The sounds of music, laughter and conversation mix with the sound of motorcycle engines. The smells of barbecue, beer and yes, the occasional whiff of marijuana, bombard your nose. You get the sense that this is a place like no other.

Organizer Frank Potter says that the motorcycle rally really is like a family gathering and that every year is like another family reunion for the regular attendants. The gates opened on Wednesday. The rally concludes today.

“It’s a time where we can all sit down and connect with what’s happening. . . . It’s a release,” Potter said.

Potter said this year’s event features 17 bands.

The 177 acres on which the event is hosted annually is owned by Potter. His house sits right in the middle of the grounds. The placement seems to fit Potter’s role. As he walks around the grounds, he could easily pass for a patron, but everyone seems to know him. One man stops him just to shake his hand and thank him for continuing the event.

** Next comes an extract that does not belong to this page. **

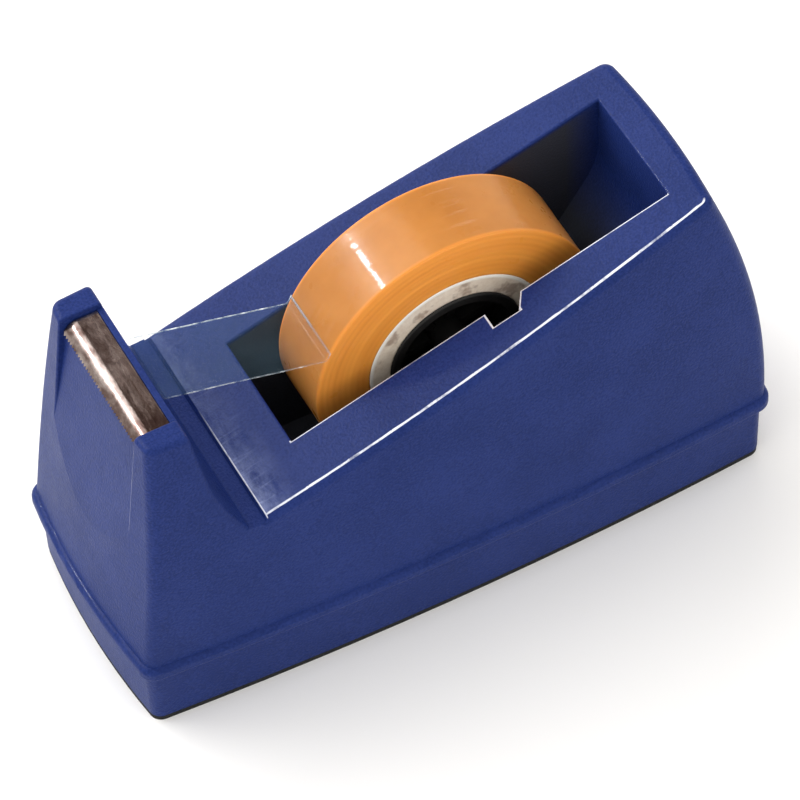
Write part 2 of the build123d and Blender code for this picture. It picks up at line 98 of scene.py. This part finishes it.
class Shader:
    """A material's node tree, with short ways to add the nodes used here."""

    def __init__(self, name):
        self.material = bpy.data.materials.new(name)
        self.material.use_nodes = True
        self.nodes = self.material.node_tree.nodes
        self.links = self.material.node_tree.links
        self.main = self.nodes["Principled BSDF"]
        self.where = self.nodes.new("ShaderNodeTexCoord").outputs["Object"]

    def set(self, **values):
        for name, value in values.items():
            self.main.inputs[name.replace("_", " ")].default_value = value

    def feed(self, socket, output):
        self.links.new(output, self.main.inputs[socket])

    def stretch(self, scale, turn=(0, 0, 0)):
        node = self.nodes.new("ShaderNodeMapping")
        node.inputs["Scale"].default_value = scale
        node.inputs["Rotation"].default_value = turn
        self.links.new(self.where, node.inputs["Vector"])
        return node.outputs["Vector"]

    def noise(self, scale, detail=2.0, rough=0.5, vector=None):
        node = self.nodes.new("ShaderNodeTexNoise")
        node.inputs["Scale"].default_value = scale
        node.inputs["Detail"].default_value = detail
        node.inputs["Roughness"].default_value = rough
        self.links.new(vector or self.where, node.inputs["Vector"])
        return node.outputs["Fac"]

    def cells(self, scale):
        node = self.nodes.new("ShaderNodeTexVoronoi")
        node.inputs["Scale"].default_value = scale
        self.links.new(self.where, node.inputs["Vector"])
        return node.outputs["Distance"]

    def axis(self, name):
        node = self.nodes.new("ShaderNodeSeparateXYZ")
        self.links.new(self.where, node.inputs["Vector"])
        return node.outputs[name]

    def math(self, kind, a, b=None):
        node = self.nodes.new("ShaderNodeMath")
        node.operation = kind
        for socket, value in zip(node.inputs, (a, b)):
            if isinstance(value, (int, float)):
                socket.default_value = value
            elif value is not None:
                self.links.new(value, socket)
        return node.outputs["Value"]

    def span(self, value, low, high, new_low=0.0, new_high=1.0):
        """value taken from low..high to new_low..new_high, and held at the ends."""
        node = self.nodes.new("ShaderNodeMapRange")
        names = ("From Min", "From Max", "To Min", "To Max")
        for name, number in zip(names, (low, high, new_low, new_high)):
            node.inputs[name].default_value = number
        self.links.new(value, node.inputs["Value"])
        return node.outputs["Result"]

    def ramp(self, value, low, high):
        """A colour between two stops, each of them a place on the ramp and its colour."""
        node = self.nodes.new("ShaderNodeValToRGB")
        for element, (place, colour) in zip(node.color_ramp.elements, (low, high)):
            element.position = place
            element.color = (*colour, 1)
        self.links.new(value, node.inputs["Fac"])
        return node.outputs["Color"]

    def mix(self, share, a, b):
        node = self.nodes.new("ShaderNodeMix")
        node.data_type = "RGBA"
        self.links.new(share, node.inputs["Factor"])
        for socket, value in zip(node.inputs[MIX_COLOURS], (a, b)):
            if isinstance(value, tuple):
                socket.default_value = (*value, 1)
            else:
                self.links.new(value, socket)
        return node.outputs[MIX_RESULT]

    def bump(self, height, strength, distance, normal=None):
        node = self.nodes.new("ShaderNodeBump")
        node.inputs["Strength"].default_value = strength
        node.inputs["Distance"].default_value = distance
        self.links.new(height, node.inputs["Height"])
        if normal is not None:
            self.links.new(normal, node.inputs["Normal"])
        return node.outputs["Normal"]

    def radius(self):
        """Distance from the reel's axle."""
        across = self.math("SUBTRACT", self.axis("X"), AXLE.x)
        up = self.math("SUBTRACT", self.axis("Z"), AXLE.z)
        return self.math("SQRT", self.math("ADD", self.math("POWER", across, 2.0),
                                           self.math("POWER", up, 2.0)))


# ---- materials ----------------------------------------------------------------------------

BLUE_DARK = (0.0080, 0.0205, 0.112)
BLUE_LIGHT = (0.0160, 0.0330, 0.160)
# lighter blue of the deck's front wear and painted sheen
WORN_AND_SHEEN_BLUE = (0.26, 0.31, 0.54)
# near white of the painted highlights along the housing's near edges
HIGHLIGHT_WHITE = (0.80, 0.83, 0.92)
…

“It’s like a family for a lot of people,” Potter said.

The family comes from all over the country just to attend. A man from Montreal, known as “Rambo,” said that he has been coming to the Harley Rendezvous for more than 10 years. He said he would never miss one and that it is more than worth the six-hour drive.

“For these guys,” he said, “I would always come.”

Ron Arnold said he had a stroke just one month ago. But that was not going to stop him from missing the event. He has been coming to the rendezvous for 20 years.

The theme of family was echoed by many of those in attendance. Amid the campers, tents and even an old air stream trailer, Dan Deyette sat under a tent watching the goings-on with a can of beer in hand.

A Vietnam veteran, he said that this event reminds him of what he served for while in the Marine Corps.

“This is freedom at its best,” Deyette said.

Jennifer Taylor and Tom Garry walked from tent to tent collecting money for Pam Zicko, a regular at the rendezvous, who was injured at last year’s event. Taylor said that she is back this year, but she has been burdened with over $36,000 in medical bills. Taylor and Garry said that they were trying to help. The jar was almost entirely full.

“It’s not just a party. It really is a family and we take care of each other,” said Garry.

No major problems

No official count is kept of those who attend the event, but it is estimated that 5,000 people attend the event every year. Despite the large numbers, there is not a police officer in sight. Potter said that everyone, along with about a 600 volunteer staff, works to police the event.

“There are no problems here. We police ourselves. We are just here to have a good time,” Deyette said.

Arnold said that in 20 years he has seen the effectiveness of self-policing the event.

“I’ve been here 20 years and I have seen one scrap,” Arnold said.

State police Sgt. Mark Mctague said that in the past three years they have not seen any major problems associated with the event. He said the biggest problem they face is usually traffic. Despite the lack of incidents in recent years, Mctague said that they continue to monitor the area of the event.

“We do have patrols in that area and there is a DWI checkpoint in that area from 4 to 8 p.m.,” Mctague said.

Mctague said the reason for the checkpoint is primarily because of the increase in traffic and not an increase in the number of DWI reports.